I myself do not feel comfortable viewing the world in such terms.  Above is one particular way to try to understand a particularly crucial part of human behavior.  And I find that every group, religious or otherwise, points back to one particular concept to explain why.  Some call it male privilege or Patriarchy.  Some call it symptomatic of a fallen world.  Some cite the presence of trauma earlier in life or look for a lingering, chronic illness.  Some scrutinize the latest scientific finding and process of the body.  I think there’s much truth in each of these, but I can’t help but think that there’s something even more basic present.  The answer we seek is in front of us, and I wonder what the passage of time will reveal.  Each of us attacks the problem from a slightly different direction.  Now our knowledge is partial and incomplete, and even the gift of prophecy reveals only part of the whole picture!  My faith in eventual progress has not dulled with time, no matter how much I may doubt it at times.

2 comments

    • cabaretic on December 16, 2010 at 4:14 pm
      Author
  1. In the early ’70’s I read a book, The Nature of Personal Reality by Jane Roberts. This was a book channeled by Roberts from a discorporate entity who named himself Seth. This was the beginning of the philosophic journey that has brought me to my present point of belief: we create our realities from our emotional response to what life brings us, and life brings us what we need to grow. One of my favorite allegories is that the world is a movie screen and there are a nearly infinite number of movies being played on it simultaneously. We are the writers, directors, producers, and the star in our respective movies.

    And the external world reflects this personal movie to a T.

    When we are angry at that car that just cut us off on the freeway, when we judge a person or an act negatively (or positively for that matter), when we promote ourselves to the detriment of another, we ARE creating the world that we experience with our five senses. It is in the same vein as Ghandi’s words, “Be the change you would like to see”.

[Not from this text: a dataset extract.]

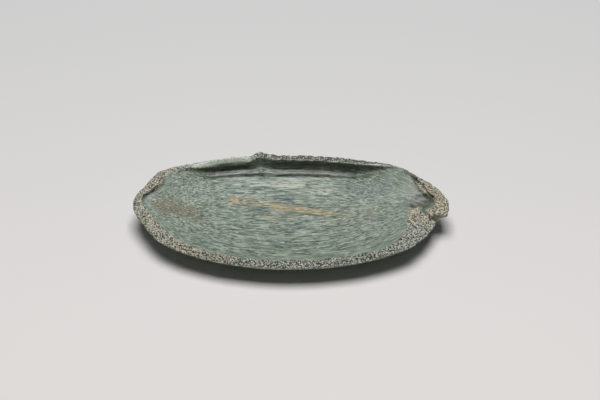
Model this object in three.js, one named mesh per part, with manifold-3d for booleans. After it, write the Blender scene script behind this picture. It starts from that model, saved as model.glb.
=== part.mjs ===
// A shallow paint dish, carved from one piece of green schist in the form of one valve of a river
// mussel. The long hinge side is at the back, with a beak on its rim, a bevel to the left of the
// beak and a ledge to the right, both undercut. The bowl is thin at the front and deepest behind
// the middle. The rim is worn and chipped all round. At the right end the top layer of the stone
// has split away, and a knob of the old rim stands over the break.
//
// Millimetres. X runs along the dish, Y towards the hinge side, Z up. Angles round the dish are
// degrees from +X, turning to +Y. The origin is under the middle of the dish, on the surface that
// the dish stands on.
import * as THREE from "three";
import { mergeVertices } from "three/addons/utils/BufferGeometryUtils.js";
import Module from "manifold-3d";

// Outline of the outer edge of the rim, seen from above, measured from the line through the tips
const HALF_LENGTH = 51.3;
const FRONT_REACH = 27.5;
const BACK_REACH = 22.3;
const FRONT_POWER = 2.0;
const BACK_RIGHT_POWER = 2.1;
const BACK_LEFT_POWER = 2.35;

// Height of the rim's outer edge on the line through the tips, and its climb to the hinge side
const RIM_HEIGHT = 9.0;
const RIM_CLIMB = 0.08;

// Band between the outer and inner edges of the rim, where the stone is chipped
const BAND_WIDTH = 2.8;
const BAND_RISE = 1.7;
const LEDGE_BAND_WIDTH = 2.3;
const LEDGE_BAND_FALL = 0.4;
const THIN_BAND_WIDTH = 0.9;
const TIP_BAND_WIDTH = 4.6;

// Inside the band: an edge, a shelf at the foot of the hinge wall, and a step down to the bowl
const EDGE_DROP = 0.6;
const WALL_DROP = 4.4;
const UNDERCUT = 0.8;
const SHELF_WIDTH = 1.4;
const SHELF_FALL = 0.3;
const STEP_DROP = 0.8;

// Hinge wall: it rises from the right tip, and runs out at the left, where its top is bevelled as far
// as the beak. Each value here is the pair of angles between which it comes or goes.
const LEDGE_IN = [22, 48];
const BEVEL_IN = [119, 127];
const BEVEL_OUT = [140, 160];
const BEVEL_FALL = 1.5;
const BEVEL_FLAT = 0.7;

// Beak on the rim, with its buttress down to the bowl
const BEAK_ANGLE = 113.5;
const BEAK_SPREAD = 6;
const BEAK_REACH = 1.1;
const BEAK_HEIGHT = 0.8;
const BUTTRESS_REACH = 1.3;

// Bowl
const FLOOR_HEIGHT = 3.5;
const BOWL_CENTRE_X = -3;
const BOWL_CENTRE_Y = 0.5;
const BOWL_POWER = 2.2;
const BOWL_BACK_POWER = 2.7;

// Hull, and the flat that it stands on
const HULL_FRONT_POWER = 1.9;
const HULL_BACK_POWER = 2.5;
const FOOT_HALF_LENGTH = 19;
const FOOT_HALF_WIDTH = 8;
const FOOT_CENTRE_Y = -2;

// Break at the right end, as places seen from above. Its face is flat, and falls to the right.
const KNOB_FOOT_X = 45;
const KNOB_FOOT_Y = -4.6;
const BREAK_INNER_X = 41;
const BREAK_INNER_Y = 1.2;
const BREAK_HEIGHT = 6.9;
const BREAK_SLOPE = 5.5;

// Splits in the end of the knob and across the rim at the left tip
const SPLIT_MOUTH = 0.7;
const SPLIT_DEPTH = 1.7;
const KNOB_SPLIT_HEIGHTS = [7.5, 8.7];

// Scar of a flake lost beside the knob
const SCAR_X = 42;
const SCAR_Y = 2;
const SCAR_LENGTH = 9.5;
const SCAR_WIDTH = 7;
const SCAR_DEPTH = 0.8;

// Faces
const STATIONS = 160;
const HULL_STEPS = 7;
const BOWL_STEPS = 8;

const { degToRad, radToDeg, lerp, smoothstep } = THREE.MathUtils;

const cosine = (angle) => Math.cos(degToRad(angle));
const sine = (angle) => Math.sin(degToRad(angle));

// Difference between two angles, from -180 to 180
const turn = (angle, from) => ((((angle - from) % 360) + 540) % 360) - 180;

// A smooth swelling of height 1 at an angle
const swell = (angle, at, spread) => Math.exp(-((turn(angle, at) / spread) ** 2));

// 1 from one angle to another, fading over `fade` degrees at each end
function between(angle, from, to, fade) {
  const past = Math.abs(turn(angle, (from + to) / 2)) - (to - from) / 2;
  return 1 - smoothstep(past, -fade / 2, fade / 2);
}

// 1 between two pairs of angles, rising over the first pair and falling over the second
const rising = (angle, [from, to]) => smoothstep(turn(angle, 90), turn(from, 90), turn(to, 90));
const within = (angle, start, end) => rising(angle, start) * (1 - rising(angle, end));

const onBevel = (angle) => within(angle, BEVEL_IN, BEVEL_OUT);
const onHinge = (angle) => within(angle, LEDGE_IN, BEVEL_OUT);
const onBeak = (angle) => swell(angle, BEAK_ANGLE, BEAK_SPREAD);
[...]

    Before the world will change from the world of war and misery ruled by the oligarchy, each of us, as individuals, must look first to ourselves as being the purveyor of the world’s ills. It is not a pleasant experience to be aware of the fact that my emotions are a contributing cause of what I see through my eyes. It is hard, but I understand that it is imperative for me to hold this view.

    The grand words with which I am able to pontificate are merely self delusion – the reality is that I must work first and foremost on my own character before I can expect the world to change. To reconnect to your most eloquent post, I need to be more peaceful myself, to realize that all is illusion, and then I will see a change in the external world.

    Thank you for your post, and be well.